**Goal:** Print each line of the listing once more, precisely as given.

**Given information:**
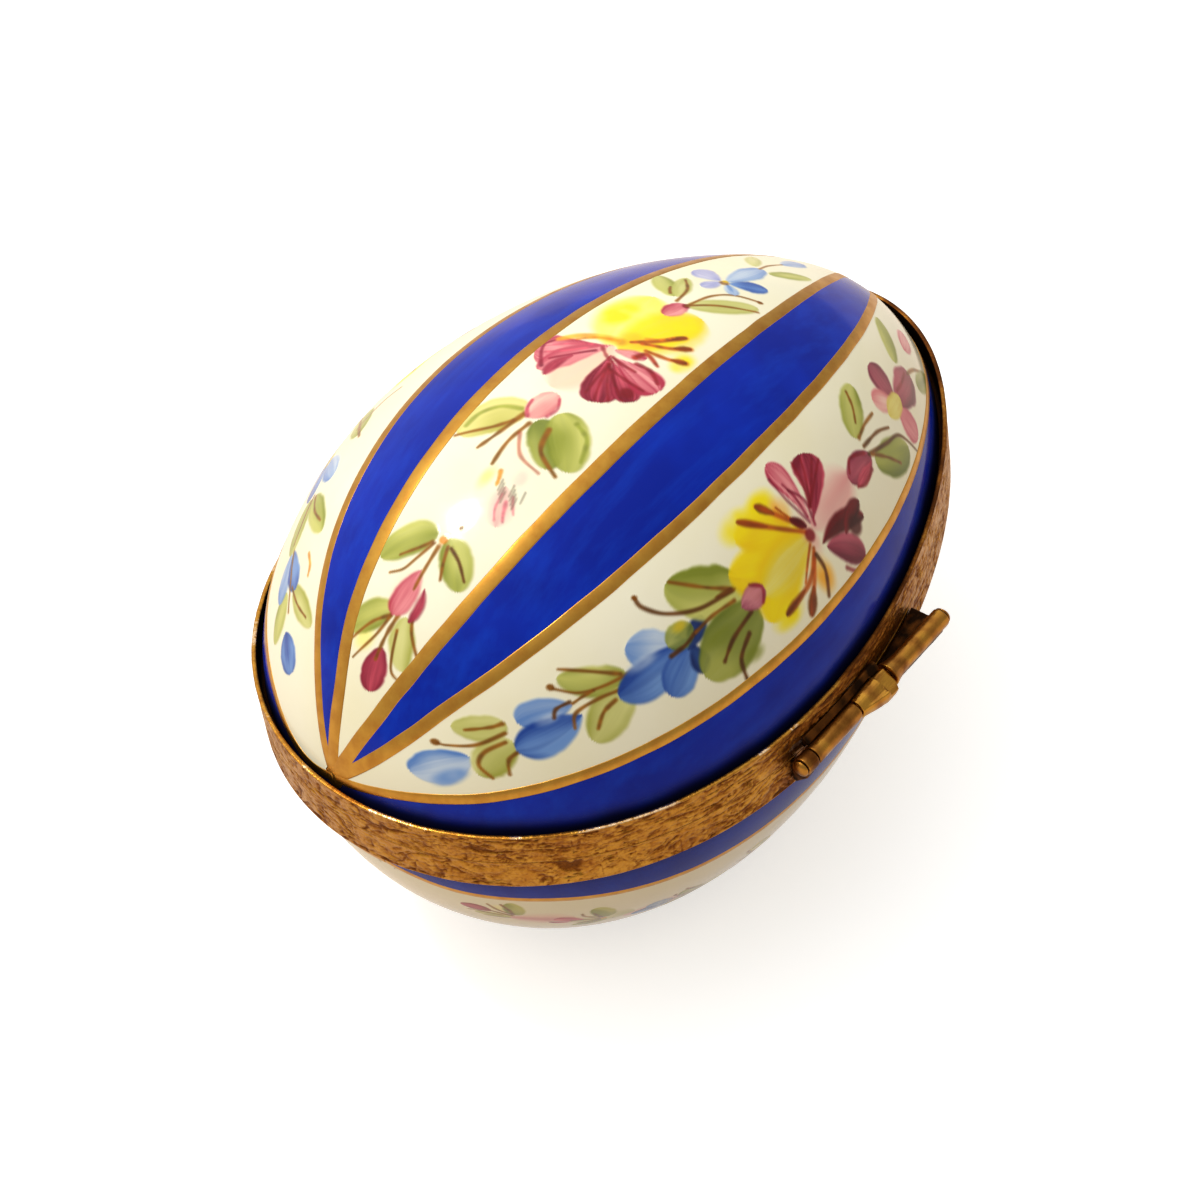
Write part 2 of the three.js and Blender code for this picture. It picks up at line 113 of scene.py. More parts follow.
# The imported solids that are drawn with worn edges: body, slot and how grimy each is
WORN_PIECES = {
    "base_hinge_tube_long": ("base", "hinge_brass", 0.25),
    "base_hinge_tube_short": ("base", "hinge_brass", 0.55),
    "lid_hinge_tube": ("lid", "hinge_brass", 0.4),
    "lid_stop_collar": ("lid", "hinge_brass", 0.1),
    "hinge_pin": ("base", "hinge_brass", 0.4),
    "lid_hinge_bearer": ("lid", "hinge_brass", 1.1),
    "base_bearer_long": ("base", "hinge_brass", 1.1),
    "base_bearer_short": ("base", "hinge_brass", 1.0),
    "clasp_tongue": ("lid", "rim_brass", 0.2),
    "catch_bead": ("base", "rim_brass", 0.2),
}
WORN_CELL = 0.055
WORN_PASSES = 7
WORN_SOFTEN = 0.6
WORN_BUMP = 0.035
WORN_SHINE = 7.0
WORN_SHINE_DEPTH = 0.06
WORN_STAIN = 0.7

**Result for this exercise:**
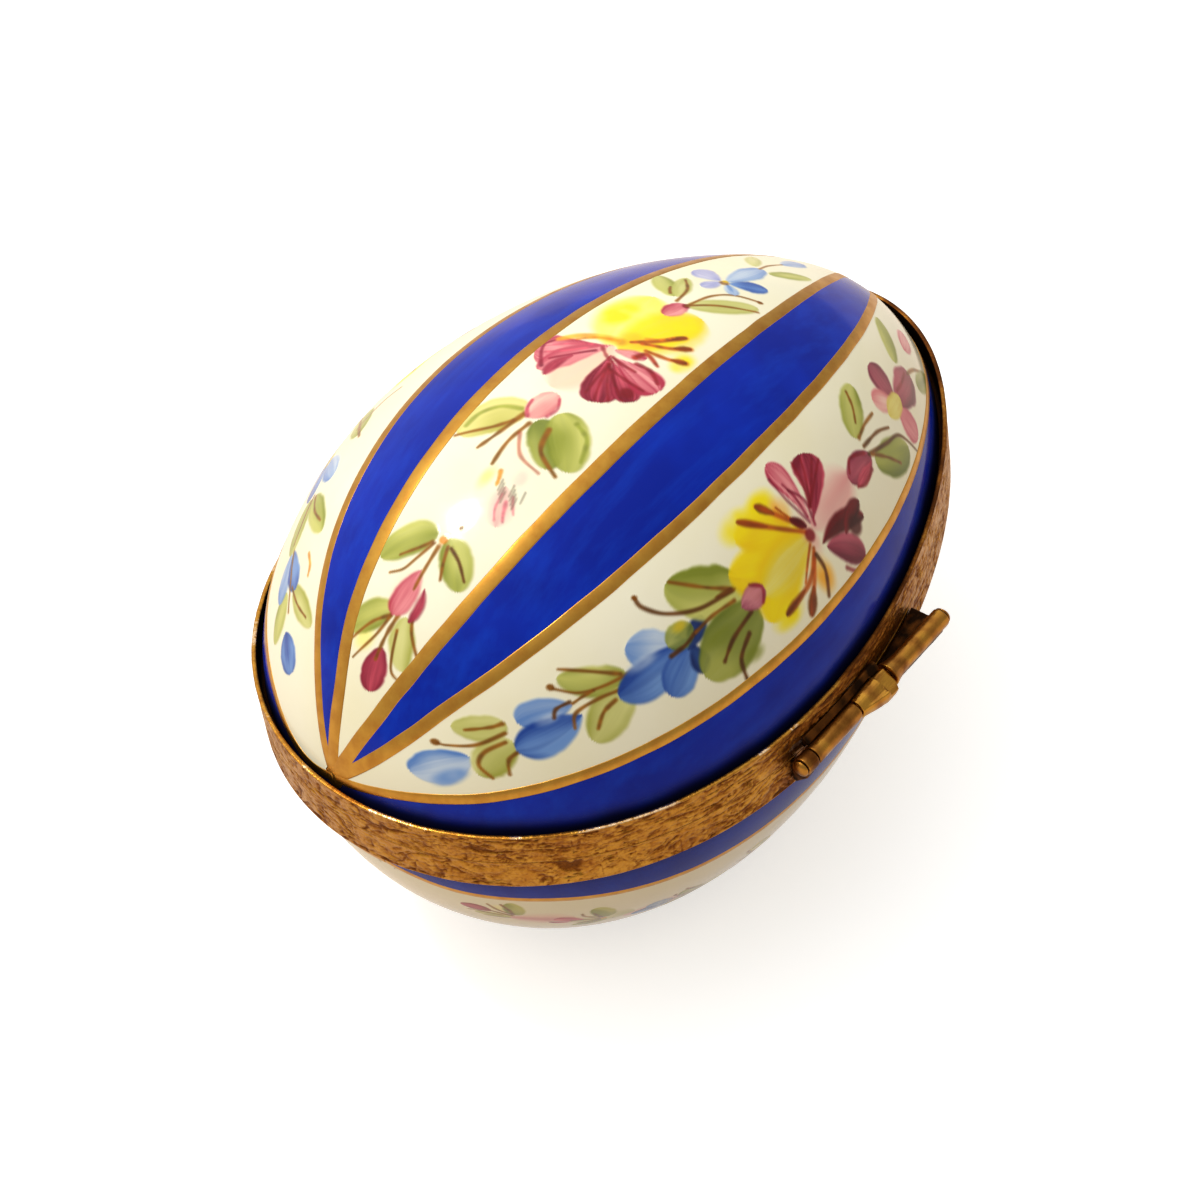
Write part 2 of the three.js and Blender code for this picture. It picks up at line 113 of scene.py. More parts follow.
# The imported solids that are drawn with worn edges: body, slot and how grimy each is
WORN_PIECES = {
    "base_hinge_tube_long": ("base", "hinge_brass", 0.25),
    "base_hinge_tube_short": ("base", "hinge_brass", 0.55),
    "lid_hinge_tube": ("lid", "hinge_brass", 0.4),
    "lid_stop_collar": ("lid", "hinge_brass", 0.1),
    "hinge_pin": ("base", "hinge_brass", 0.4),
    "lid_hinge_bearer": ("lid", "hinge_brass", 1.1),
    "base_bearer_long": ("base", "hinge_brass", 1.1),
    "base_bearer_short": ("base", "hinge_brass", 1.0),
    "clasp_tongue": ("lid", "rim_brass", 0.2),
    "catch_bead": ("base", "rim_brass", 0.2),
}
WORN_CELL = 0.055
WORN_PASSES = 7
WORN_SOFTEN = 0.6
WORN_BUMP = 0.035
WORN_SHINE = 7.0
WORN_SHINE_DEPTH = 0.06
WORN_STAIN = 0.7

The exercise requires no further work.